#### Directions:
Locate each line holding the string "pose" and copy it.

#### Supplied records:
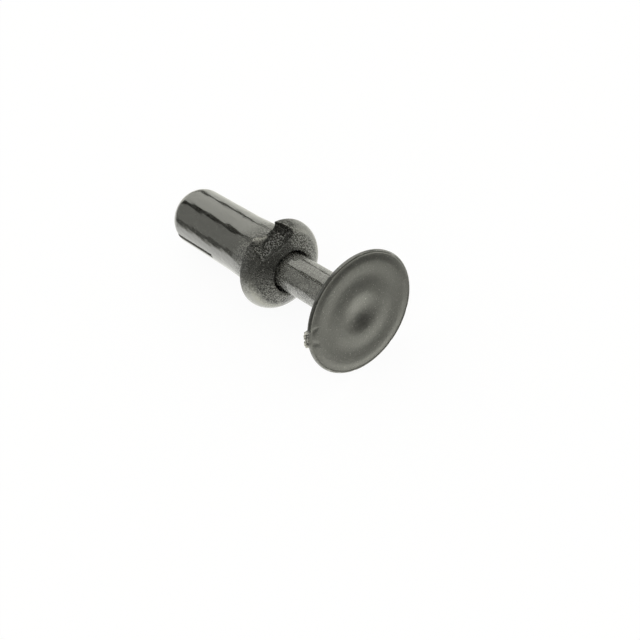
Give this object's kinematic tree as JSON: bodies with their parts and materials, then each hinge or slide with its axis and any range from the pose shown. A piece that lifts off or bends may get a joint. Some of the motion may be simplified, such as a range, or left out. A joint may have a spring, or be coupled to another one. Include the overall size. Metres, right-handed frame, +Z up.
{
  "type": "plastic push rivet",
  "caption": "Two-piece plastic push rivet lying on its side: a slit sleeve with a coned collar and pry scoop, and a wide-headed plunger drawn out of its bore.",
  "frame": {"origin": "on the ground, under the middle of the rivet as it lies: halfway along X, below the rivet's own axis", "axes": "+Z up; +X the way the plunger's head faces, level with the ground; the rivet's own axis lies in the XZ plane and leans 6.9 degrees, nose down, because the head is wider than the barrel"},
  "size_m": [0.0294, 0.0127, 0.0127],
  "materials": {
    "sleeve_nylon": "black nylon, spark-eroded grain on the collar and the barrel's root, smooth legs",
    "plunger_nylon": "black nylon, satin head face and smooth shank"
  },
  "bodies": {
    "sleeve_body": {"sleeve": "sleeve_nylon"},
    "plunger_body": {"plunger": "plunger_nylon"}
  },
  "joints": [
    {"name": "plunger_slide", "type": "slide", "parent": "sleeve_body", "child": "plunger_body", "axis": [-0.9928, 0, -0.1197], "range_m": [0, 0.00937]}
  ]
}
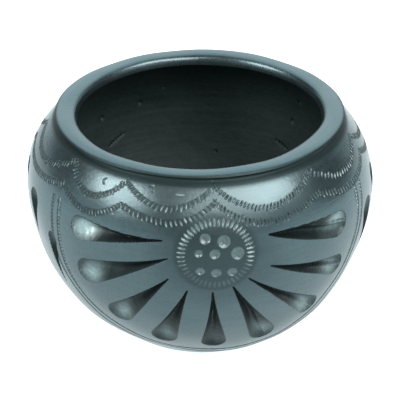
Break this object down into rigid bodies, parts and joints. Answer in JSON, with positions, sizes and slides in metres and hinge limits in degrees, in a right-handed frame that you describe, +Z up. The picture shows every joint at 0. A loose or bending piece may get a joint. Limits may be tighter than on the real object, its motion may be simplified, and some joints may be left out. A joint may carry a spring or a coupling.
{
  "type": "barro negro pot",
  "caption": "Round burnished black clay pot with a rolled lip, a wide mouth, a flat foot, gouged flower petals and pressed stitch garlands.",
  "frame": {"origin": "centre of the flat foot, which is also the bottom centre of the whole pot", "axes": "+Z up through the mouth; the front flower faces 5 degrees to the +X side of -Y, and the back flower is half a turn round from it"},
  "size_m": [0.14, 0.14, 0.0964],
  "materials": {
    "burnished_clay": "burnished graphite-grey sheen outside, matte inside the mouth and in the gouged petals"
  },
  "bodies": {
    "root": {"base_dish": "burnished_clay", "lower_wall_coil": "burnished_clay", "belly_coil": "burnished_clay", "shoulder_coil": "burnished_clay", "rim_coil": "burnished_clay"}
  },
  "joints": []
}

* * *

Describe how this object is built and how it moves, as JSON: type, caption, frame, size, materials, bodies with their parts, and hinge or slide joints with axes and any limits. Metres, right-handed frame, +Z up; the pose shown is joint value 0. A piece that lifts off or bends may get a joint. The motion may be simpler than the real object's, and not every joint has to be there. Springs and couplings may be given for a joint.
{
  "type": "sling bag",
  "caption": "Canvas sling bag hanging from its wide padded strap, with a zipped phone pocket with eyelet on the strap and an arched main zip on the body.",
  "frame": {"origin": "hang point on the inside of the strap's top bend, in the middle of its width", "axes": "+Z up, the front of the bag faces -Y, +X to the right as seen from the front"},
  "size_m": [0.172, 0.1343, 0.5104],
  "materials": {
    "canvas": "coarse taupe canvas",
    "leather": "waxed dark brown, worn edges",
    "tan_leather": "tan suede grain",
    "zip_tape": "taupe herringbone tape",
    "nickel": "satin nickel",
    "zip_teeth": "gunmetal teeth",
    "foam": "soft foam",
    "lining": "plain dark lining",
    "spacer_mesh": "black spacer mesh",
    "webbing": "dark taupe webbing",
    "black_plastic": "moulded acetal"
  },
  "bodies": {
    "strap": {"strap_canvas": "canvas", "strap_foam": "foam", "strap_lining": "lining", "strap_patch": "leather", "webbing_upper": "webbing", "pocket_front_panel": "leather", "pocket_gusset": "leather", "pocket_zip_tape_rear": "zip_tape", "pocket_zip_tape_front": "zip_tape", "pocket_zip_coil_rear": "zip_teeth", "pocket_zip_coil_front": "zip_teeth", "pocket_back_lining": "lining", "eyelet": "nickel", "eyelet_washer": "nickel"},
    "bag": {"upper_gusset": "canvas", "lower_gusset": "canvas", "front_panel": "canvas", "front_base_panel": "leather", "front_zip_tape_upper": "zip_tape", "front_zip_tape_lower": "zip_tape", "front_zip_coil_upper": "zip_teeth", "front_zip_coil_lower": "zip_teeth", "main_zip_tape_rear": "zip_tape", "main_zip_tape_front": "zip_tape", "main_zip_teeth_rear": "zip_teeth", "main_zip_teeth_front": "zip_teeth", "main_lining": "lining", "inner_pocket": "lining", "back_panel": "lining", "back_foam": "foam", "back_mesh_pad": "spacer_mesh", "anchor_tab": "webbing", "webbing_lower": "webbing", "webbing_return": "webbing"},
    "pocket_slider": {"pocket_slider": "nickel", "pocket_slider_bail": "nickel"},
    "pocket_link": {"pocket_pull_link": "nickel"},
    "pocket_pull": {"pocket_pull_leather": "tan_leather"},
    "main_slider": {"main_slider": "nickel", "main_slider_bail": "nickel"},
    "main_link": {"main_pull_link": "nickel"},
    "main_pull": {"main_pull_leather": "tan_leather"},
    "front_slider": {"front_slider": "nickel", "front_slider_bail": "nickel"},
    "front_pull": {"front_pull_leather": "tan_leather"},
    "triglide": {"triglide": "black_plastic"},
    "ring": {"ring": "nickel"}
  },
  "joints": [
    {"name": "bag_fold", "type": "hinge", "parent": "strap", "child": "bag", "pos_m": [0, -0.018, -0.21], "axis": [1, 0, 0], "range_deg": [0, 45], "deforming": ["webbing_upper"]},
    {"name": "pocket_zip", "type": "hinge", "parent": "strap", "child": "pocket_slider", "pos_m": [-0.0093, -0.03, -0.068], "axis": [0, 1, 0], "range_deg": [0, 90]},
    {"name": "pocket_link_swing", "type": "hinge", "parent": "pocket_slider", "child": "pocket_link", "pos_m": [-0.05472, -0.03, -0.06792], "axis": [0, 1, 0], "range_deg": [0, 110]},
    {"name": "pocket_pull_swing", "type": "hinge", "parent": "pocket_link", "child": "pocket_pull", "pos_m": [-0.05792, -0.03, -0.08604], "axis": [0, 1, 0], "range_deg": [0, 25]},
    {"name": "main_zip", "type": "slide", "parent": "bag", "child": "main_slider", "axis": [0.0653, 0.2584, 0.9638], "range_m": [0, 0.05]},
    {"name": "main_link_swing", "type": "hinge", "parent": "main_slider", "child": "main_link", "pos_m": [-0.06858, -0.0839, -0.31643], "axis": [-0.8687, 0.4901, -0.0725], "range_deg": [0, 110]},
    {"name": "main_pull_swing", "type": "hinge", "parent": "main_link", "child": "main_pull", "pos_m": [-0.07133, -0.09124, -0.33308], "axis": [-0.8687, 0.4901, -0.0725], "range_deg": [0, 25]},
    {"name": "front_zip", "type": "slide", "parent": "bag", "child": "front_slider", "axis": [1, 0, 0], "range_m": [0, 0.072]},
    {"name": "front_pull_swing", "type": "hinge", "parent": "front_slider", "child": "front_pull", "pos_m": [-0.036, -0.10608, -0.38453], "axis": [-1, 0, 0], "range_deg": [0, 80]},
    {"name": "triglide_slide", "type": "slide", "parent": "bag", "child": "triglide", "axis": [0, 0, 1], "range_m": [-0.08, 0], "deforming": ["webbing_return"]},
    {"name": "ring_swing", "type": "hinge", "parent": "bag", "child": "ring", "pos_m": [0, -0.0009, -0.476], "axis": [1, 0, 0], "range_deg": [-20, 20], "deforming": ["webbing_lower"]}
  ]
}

#### Written response:
Give this object's kinematic tree as JSON: bodies with their parts and materials, then each hinge or slide with its axis and any range from the pose shown. A piece that lifts off or bends may get a joint. Some of the motion may be simplified, such as a range, or left out. A joint may have a spring, or be coupled to another one. Include the overall size. Metres, right-handed frame, +Z up.
Describe how this object is built and how it moves, as JSON: type, caption, frame, size, materials, bodies with their parts, and hinge or slide joints with axes and any limits. Metres, right-handed frame, +Z up; the pose shown is joint value 0. A piece that lifts off or bends may get a joint. The motion may be simpler than the real object's, and not every joint has to be there. Springs and couplings may be given for a joint.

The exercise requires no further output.